The context of all relationships is egoic. All relationships start special. The Spirit can work with all things. The Holy Spirit uses your special relationships and when truth is reintroduced into them, they are used to purify the mind.
When we try to compare romantic relationships vs. holy relationships, we have to be willing to expose everything and be true to ourselves. Romantic relationships are based on mutual need-fulfillment, on the “getting” mechanism. It keeps us in a closed state of mind, cut off from the greater love. Holy relationships are undefined, guided, and collaborative. Personal differences are set aside. They are dedicated to a higher purpose and are intensely joyful.
Expectations in relationships can block us from the truth. Relationships mirror your consciousness; they are based on desire and future expectations. When these expectations, such as the desire for companionship, are not met, we feel discomfort. The journey to peace is a journey into consciousness in which layers of expectations and beliefs are uncovered and exposed. As we feel, and look closely at, our discomfort, we can come to see that guilt runs deep beneath it. The way to find completion is to find and follow your inner calling.
Reading meaning into form can be a huge block to love’s presence. The second lesson in “A Course in Miracles” is, “I have given everything I see all the meaning it has for me.” (W-2) The ego reads different meanings into everything and judges certain things as good or worthy and others as bad or unworthy. To the Holy Spirit all things are the same because they’re all used for the same purpose: forgiveness! Jesus teaches us that everything is of the mind. By tracing our perception of the world back into the beliefs we hold about it, we can see that we’ve got it all backwards and we really don’t know what anything is for without the Holy Spirit’s vision.
Just like a child outgrows a favorite toy, as you move towards Awakening you are outgrowing the familiar. Everything is totally brand new! There is a sense of wonder. David shares his experience of how wonderful it is to not be sentimental, to not have an expectation. As soon as the mind clicks into the familiar, it is as if the mind knows something, and you don’t question the world. The agony of outgrowing the familiar brings openness, a freedom from conclusions, and joy.
We must approach Truth through negation, not directly. We discover what it is not. Affirmations have their place but we must remove the obstacles to love’s presence. The ego uses the world to make “effects” to hide the Truth. But these effects have no real source and therefore they are not actual or real. Relationships can be fun with this purpose: uncovering the errors that hide our true nature. Hurray for everything that helps expose the ego in its deception! No private thoughts—can you dig it?

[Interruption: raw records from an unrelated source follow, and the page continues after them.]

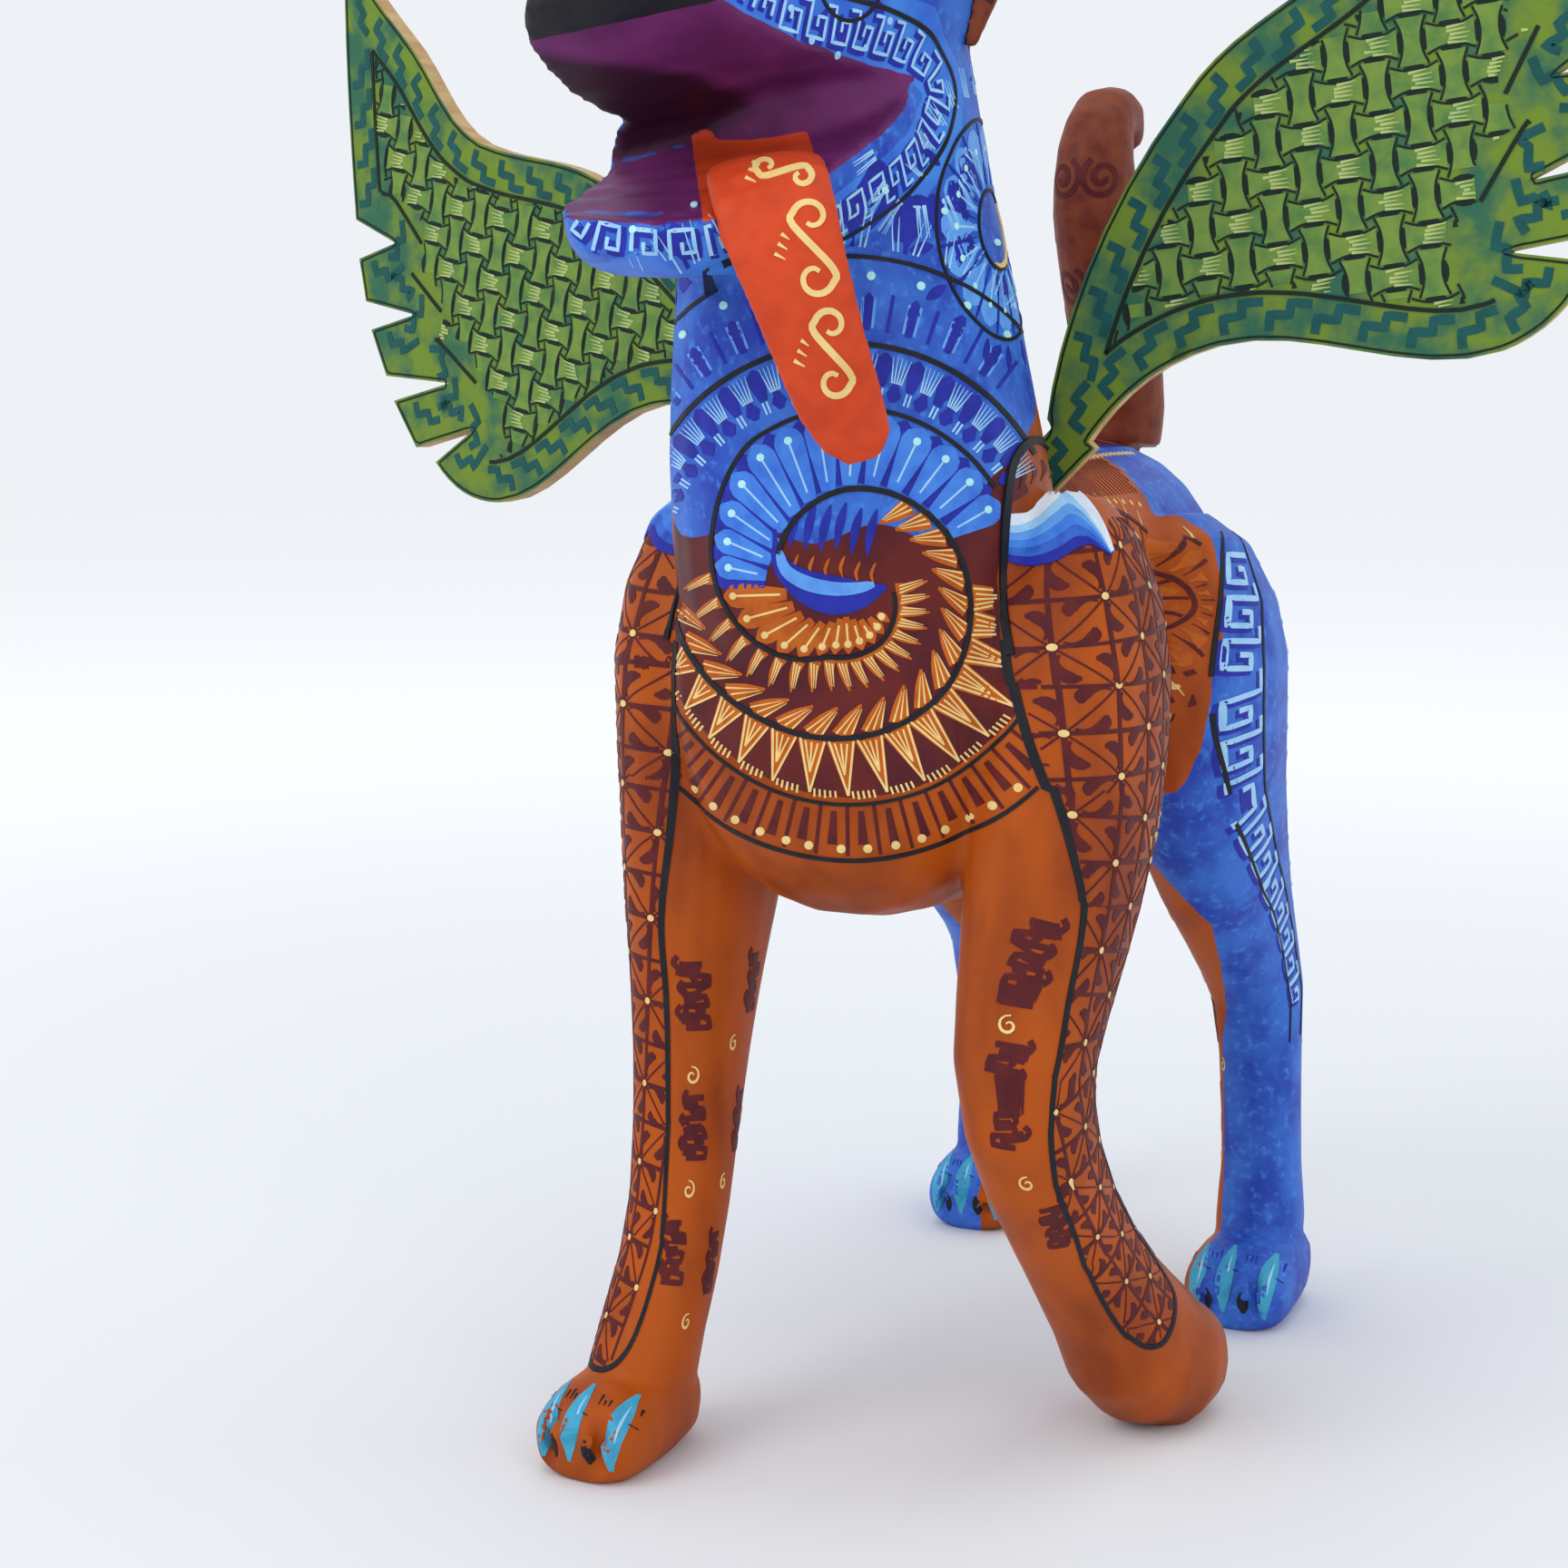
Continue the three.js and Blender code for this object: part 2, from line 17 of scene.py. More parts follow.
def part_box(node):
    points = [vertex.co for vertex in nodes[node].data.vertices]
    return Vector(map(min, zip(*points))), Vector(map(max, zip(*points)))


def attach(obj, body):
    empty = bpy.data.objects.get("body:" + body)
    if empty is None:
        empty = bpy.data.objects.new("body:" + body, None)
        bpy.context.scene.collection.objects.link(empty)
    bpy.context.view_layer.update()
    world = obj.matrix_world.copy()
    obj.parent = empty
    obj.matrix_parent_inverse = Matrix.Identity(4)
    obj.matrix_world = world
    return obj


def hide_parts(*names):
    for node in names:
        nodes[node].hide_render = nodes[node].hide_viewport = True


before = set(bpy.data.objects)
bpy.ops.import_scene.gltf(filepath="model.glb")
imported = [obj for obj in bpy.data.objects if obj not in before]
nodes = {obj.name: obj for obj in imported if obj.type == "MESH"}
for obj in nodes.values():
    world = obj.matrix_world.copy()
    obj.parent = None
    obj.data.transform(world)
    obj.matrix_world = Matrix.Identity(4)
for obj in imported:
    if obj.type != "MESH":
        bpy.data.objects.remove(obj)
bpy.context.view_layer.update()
rng = random.Random(7)

MM = 0.001
X, Z = Vector((1, 0, 0)), Vector((0, 0, 1))
DOWEL_AT = Vector((-12, 34, 304))  # the first head dowel's middle, in design coordinates
low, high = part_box("head_dowel_1")
SHIFT = (low + high) / 2 / MM - DOWEL_AT


def at(point):
    """Design millimetres to metres in the row frame."""
    return (Vector(point) + SHIFT) * MM


# ---- Materials -----------------------------------------------------------------------------

PALETTE = {  # colour, second colour that it is mottled with
    "brown": ((0.43, 0.078, 0.004), (0.23, 0.036, 0.004)),
    "maroon": ((0.075, 0.009, 0.014), (0.12, 0.014, 0.012)),
    "orange": ((0.50, 0.115, 0.008), (0.36, 0.065, 0.006)),
    "cream": ((0.80, 0.60, 0.24), (0.70, 0.46, 0.16)),
    "black": ((0.010, 0.011, 0.016), (0.016, 0.016, 0.020)),
    "deep_blue": ((0.020, 0.028, 0.36), (0.012, 0.018, 0.24)),
    "blue": ((0.040, 0.15, 0.58), (0.020, 0.055, 0.40)),
    "lip": ((0.060, 0.23, 0.72), (0.035, 0.13, 0.60)),
    "sky": ((0.13, 0.36, 0.78), (0.08, 0.25, 0.70)),
    "pale_blue": ((0.36, 0.62, 0.84), (0.25, 0.50, 0.80)),
    "aqua": ((0.45, 0.82, 0.78), (0.35, 0.72, 0.74)),
    "turquoise": ((0.06, 0.38, 0.55), (0.04, 0.28, 0.50)),
    "white": ((0.76, 0.79, 0.85), (0.62, 0.70, 0.82)),
    "purple": ((0.15, 0.022, 0.125), (0.10, 0.014, 0.085)),
    # dark is the colour of the painted shade at the back of the mouth
    "dark": ((0.016, 0.004, 0.008), (0.022, 0.005, 0.010)),
    "red": ((0.60, 0.060, 0.014), (0.50, 0.045, 0.012)),
    "green": ((0.15, 0.235, 0.024), (0.030, 0.125, 0.070)),
    "moss": ((0.17, 0.27, 0.045), (0.06, 0.17, 0.05)),
    "teal": ((0.010, 0.090, 0.085), (0.008, 0.065, 0.060)),
    "pale_green": ((0.42, 0.50, 0.17), (0.30, 0.42, 0.15)),
    "dark_green": ((0.006, 0.016, 0.012), (0.010, 0.022, 0.014)),
    "rust": ((0.21, 0.045, 0.018), (0.12, 0.020, 0.014)),
    "tan": ((0.56, 0.38, 0.18), (0.42, 0.26, 0.11)),
}


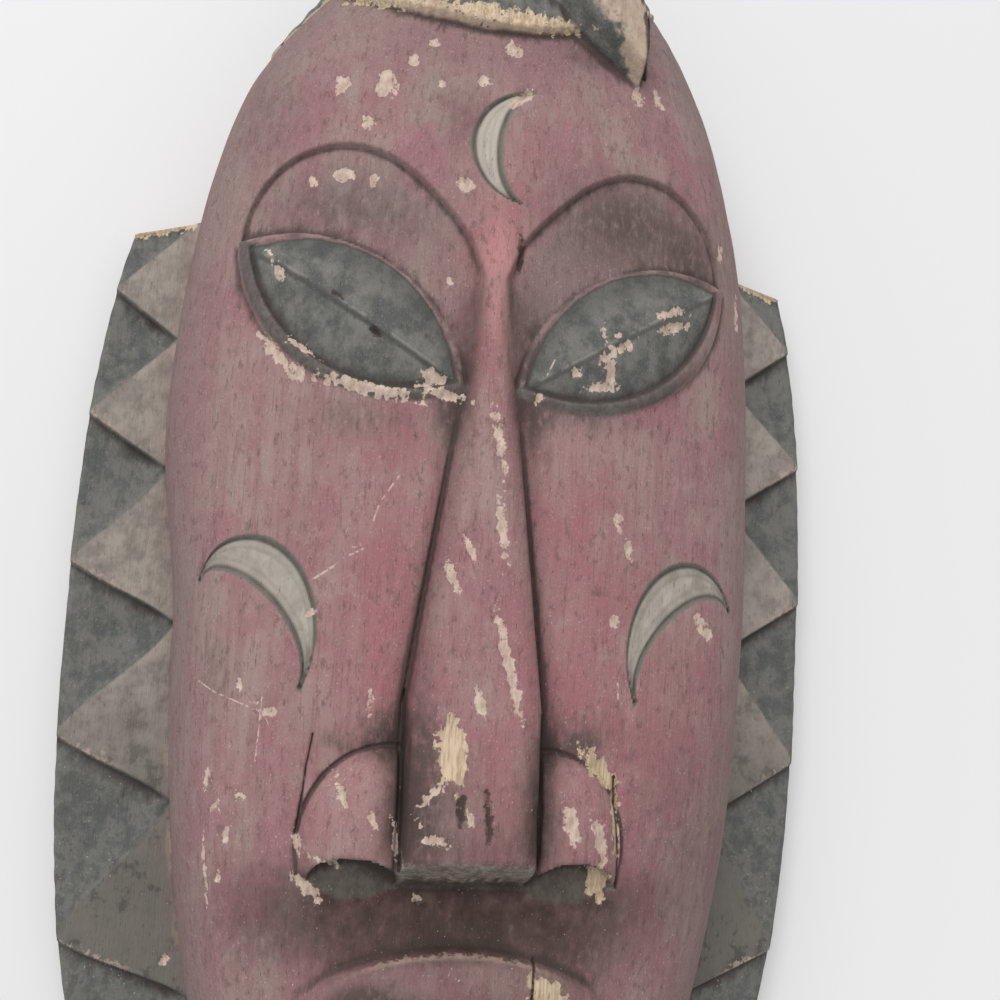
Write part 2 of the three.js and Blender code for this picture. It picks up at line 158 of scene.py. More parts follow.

It is easy to love and it is hard to hate. Explore this ACIM healing reminder: Love is your resting state, while hate takes effort. You have to actually judge, which is not in your nature, in order to hate. Love is natural. It is who you are. Therefore, all situations can only have one outcome: an experience of love. This is why getting married or breaking up is the same thing: a call for love. It is simply a time for healing for everyone involved. It is natural to love in all instances. It’s hard for you to hate or even have a grievance. So you might as well surrender the mind to God by giving up silly human identities.
When defensiveness in relationships arise ask yourself, “What am I defending?” In all cases it’s some aspect of our own self-concept; some aspect or image of what we’ve identified with. The deeper you go into spirituality, you start to realize that however it looks on the screen of the world, you are only ever talking or listening to yourself. The ego feels it is lacking and incomplete, and so it looks at a relationship partner to fill that lack. It thinks it deserves love and it looks for a partner to fulfill that love.